With standard neural networks, the weights between the different layers of the network take single values. In a bayesian neural network the weights take on probability distributions. The process of finding these distributions is called marginalization.
One important factor for training these networks is having a large enough set of training data to produce accurate probability distributions. Want to learn about methods for quickly increasing the size of your training data set? Check out my post about Data Augmentation!
Probabilistic Neural Networks
Probabilistic neural networks (PNNs) are a type of neural network that have outputs which are themselves a probability distribution.
The standard form of a bayesian neural network still outputs a single point estimate. If the network is run multiple times with the same inputs, this single point estimate will vary.
This is due to the nature of the network’s weights being probability distributions.
In contrast, a probabilistic neural network will output a distribution as the output. These two techniques can be combined to produce a probabilistic bayesian neural network where both the network weights and the network outputs are distributions.
Bayesian (Deep) Learning a.k.a. Bayesian Inference
In statistics, Bayesian inference is a method of estimating the posterior probability of a hypothesis, after taking into account new evidence. The Bayesian approach to inference is based on the belief that all relevant information is represented in the data.
In other words, the data contains all the information needed to make a decision. This contrasts with frequentist inference, which relies on samples from a population.
Bayesian inference starts with a prior probability distribution (the belief before seeing any data), and then uses the data to update this distribution. The posterior probability is the updated belief after taking into account the new data.
One of the main benefits of Bayesian inference is that it can be used to model uncertainty, and this posterior distribution output is the mechanism by which a bayesian probabilistic neural network will create the posterior distribution as output.
Bayesian deep learning is the practice of combining bayesian inference with deep learning techniques.
Advantages and Disadvantages of Bayesian Neural Networks
There are many advantages to using Bayesian neural networks.

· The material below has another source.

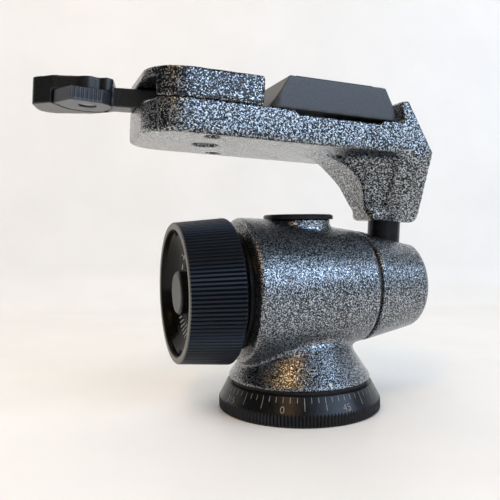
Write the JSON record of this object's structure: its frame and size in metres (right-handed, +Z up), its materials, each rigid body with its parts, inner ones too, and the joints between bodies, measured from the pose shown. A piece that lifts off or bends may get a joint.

Some of these include:
- They are more robust and able to generalize better than other neural networks.
- They can quantify the uncertainty in their predictive output.
- They can be used for many practical applications.
There are also some disadvantages to using Bayesian neural networks which we will now discuss.
As with any tool, these pros and cons must be weighed by the developer, engineer, or data scientist to determine whether the choice of neural network type is appropriate for the application. The bayesian neural network is an important and effective tool to have in the belt, and should be considered when needed.
Some disadvantages include:
- They can be more complicated to train than other neural networks, and require knowledge of the fields of probability and statistics.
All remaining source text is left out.